**WHAT YOU WILL DO:** Copy the first line of the material below and every later line through the line containing "by two bolts.", without any other output.

**DATA SHOWN:**
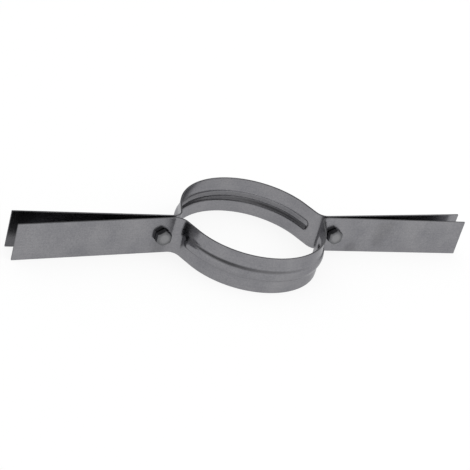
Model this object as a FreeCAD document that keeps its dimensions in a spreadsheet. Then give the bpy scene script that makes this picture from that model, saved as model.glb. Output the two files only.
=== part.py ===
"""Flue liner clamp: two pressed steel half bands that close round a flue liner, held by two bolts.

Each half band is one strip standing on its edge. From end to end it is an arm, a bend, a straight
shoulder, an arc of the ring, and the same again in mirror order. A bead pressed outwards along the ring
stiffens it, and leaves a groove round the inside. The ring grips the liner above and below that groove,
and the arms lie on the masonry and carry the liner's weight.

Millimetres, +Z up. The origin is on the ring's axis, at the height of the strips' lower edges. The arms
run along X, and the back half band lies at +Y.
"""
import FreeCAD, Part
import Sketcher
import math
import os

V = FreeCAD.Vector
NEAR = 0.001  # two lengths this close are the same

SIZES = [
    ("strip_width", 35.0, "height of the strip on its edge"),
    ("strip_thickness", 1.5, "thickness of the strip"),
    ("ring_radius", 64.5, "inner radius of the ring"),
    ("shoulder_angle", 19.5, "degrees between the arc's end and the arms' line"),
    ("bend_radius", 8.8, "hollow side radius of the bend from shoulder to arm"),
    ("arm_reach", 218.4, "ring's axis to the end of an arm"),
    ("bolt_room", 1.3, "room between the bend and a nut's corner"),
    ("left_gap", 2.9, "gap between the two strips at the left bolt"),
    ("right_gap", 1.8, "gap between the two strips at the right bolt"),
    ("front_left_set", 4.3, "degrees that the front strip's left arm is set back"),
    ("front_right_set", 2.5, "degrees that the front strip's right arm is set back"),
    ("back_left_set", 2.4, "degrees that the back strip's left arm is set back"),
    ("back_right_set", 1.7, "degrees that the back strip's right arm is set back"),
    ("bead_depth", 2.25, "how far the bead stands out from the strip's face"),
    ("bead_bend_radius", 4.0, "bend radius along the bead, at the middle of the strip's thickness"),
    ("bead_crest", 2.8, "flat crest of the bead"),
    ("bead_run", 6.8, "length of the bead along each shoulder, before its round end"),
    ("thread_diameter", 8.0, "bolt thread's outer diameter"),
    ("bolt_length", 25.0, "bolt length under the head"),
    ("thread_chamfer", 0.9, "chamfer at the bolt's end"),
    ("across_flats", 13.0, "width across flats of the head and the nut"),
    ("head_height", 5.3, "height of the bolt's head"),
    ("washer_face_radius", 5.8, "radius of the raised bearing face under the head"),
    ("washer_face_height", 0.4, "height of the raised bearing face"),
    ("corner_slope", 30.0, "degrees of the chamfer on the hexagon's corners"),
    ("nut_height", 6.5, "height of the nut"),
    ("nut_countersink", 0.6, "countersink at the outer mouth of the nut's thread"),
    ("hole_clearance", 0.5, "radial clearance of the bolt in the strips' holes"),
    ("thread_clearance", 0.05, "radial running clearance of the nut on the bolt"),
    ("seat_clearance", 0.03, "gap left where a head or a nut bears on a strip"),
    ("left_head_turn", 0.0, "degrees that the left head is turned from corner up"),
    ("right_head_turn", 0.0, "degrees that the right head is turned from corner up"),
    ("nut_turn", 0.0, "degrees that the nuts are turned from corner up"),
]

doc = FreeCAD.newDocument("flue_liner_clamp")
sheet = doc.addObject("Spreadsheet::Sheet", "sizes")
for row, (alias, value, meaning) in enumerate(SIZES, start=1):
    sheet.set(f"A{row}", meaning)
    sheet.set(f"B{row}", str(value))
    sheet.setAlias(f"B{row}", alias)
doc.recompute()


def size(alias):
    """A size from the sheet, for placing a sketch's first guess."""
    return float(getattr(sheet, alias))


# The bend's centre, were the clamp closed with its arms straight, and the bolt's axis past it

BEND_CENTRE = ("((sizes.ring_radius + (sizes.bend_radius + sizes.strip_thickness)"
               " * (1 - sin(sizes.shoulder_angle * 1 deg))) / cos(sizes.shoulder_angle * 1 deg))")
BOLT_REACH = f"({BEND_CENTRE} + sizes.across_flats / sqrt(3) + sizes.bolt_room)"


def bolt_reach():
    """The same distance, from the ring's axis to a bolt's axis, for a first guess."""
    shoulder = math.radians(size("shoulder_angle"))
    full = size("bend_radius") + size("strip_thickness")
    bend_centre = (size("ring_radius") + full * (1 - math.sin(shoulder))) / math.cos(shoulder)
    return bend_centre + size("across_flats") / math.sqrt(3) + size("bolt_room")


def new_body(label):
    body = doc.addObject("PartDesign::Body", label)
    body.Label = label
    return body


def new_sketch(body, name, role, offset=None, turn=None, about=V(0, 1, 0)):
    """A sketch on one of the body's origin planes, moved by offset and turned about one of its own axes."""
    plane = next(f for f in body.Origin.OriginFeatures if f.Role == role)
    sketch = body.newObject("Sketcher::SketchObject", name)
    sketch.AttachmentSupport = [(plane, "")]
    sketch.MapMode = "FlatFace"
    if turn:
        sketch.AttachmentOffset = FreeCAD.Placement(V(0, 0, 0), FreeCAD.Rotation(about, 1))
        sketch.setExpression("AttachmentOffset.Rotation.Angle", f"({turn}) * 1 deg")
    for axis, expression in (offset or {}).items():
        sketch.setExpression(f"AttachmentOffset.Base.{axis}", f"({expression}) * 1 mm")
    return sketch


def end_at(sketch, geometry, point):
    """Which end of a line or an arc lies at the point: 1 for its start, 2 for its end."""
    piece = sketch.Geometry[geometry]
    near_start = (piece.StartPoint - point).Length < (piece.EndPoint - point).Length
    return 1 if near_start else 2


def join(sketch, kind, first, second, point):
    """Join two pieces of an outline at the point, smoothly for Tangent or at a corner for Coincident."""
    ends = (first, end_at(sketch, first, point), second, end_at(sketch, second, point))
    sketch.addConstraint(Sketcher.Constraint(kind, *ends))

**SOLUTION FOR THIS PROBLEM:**
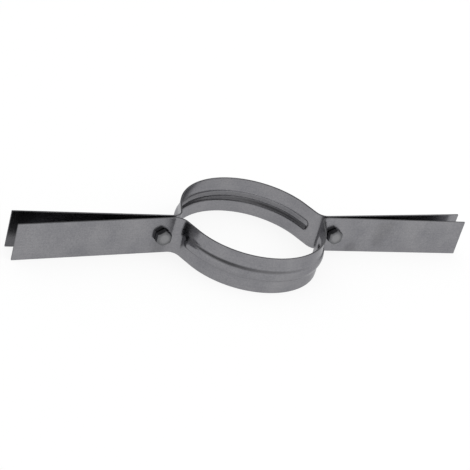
Model this object as a FreeCAD document that keeps its dimensions in a spreadsheet. Then give the bpy scene script that makes this picture from that model, saved as model.glb. Output the two files only.
=== part.py ===
"""Flue liner clamp: two pressed steel half bands that close round a flue liner, held by two bolts.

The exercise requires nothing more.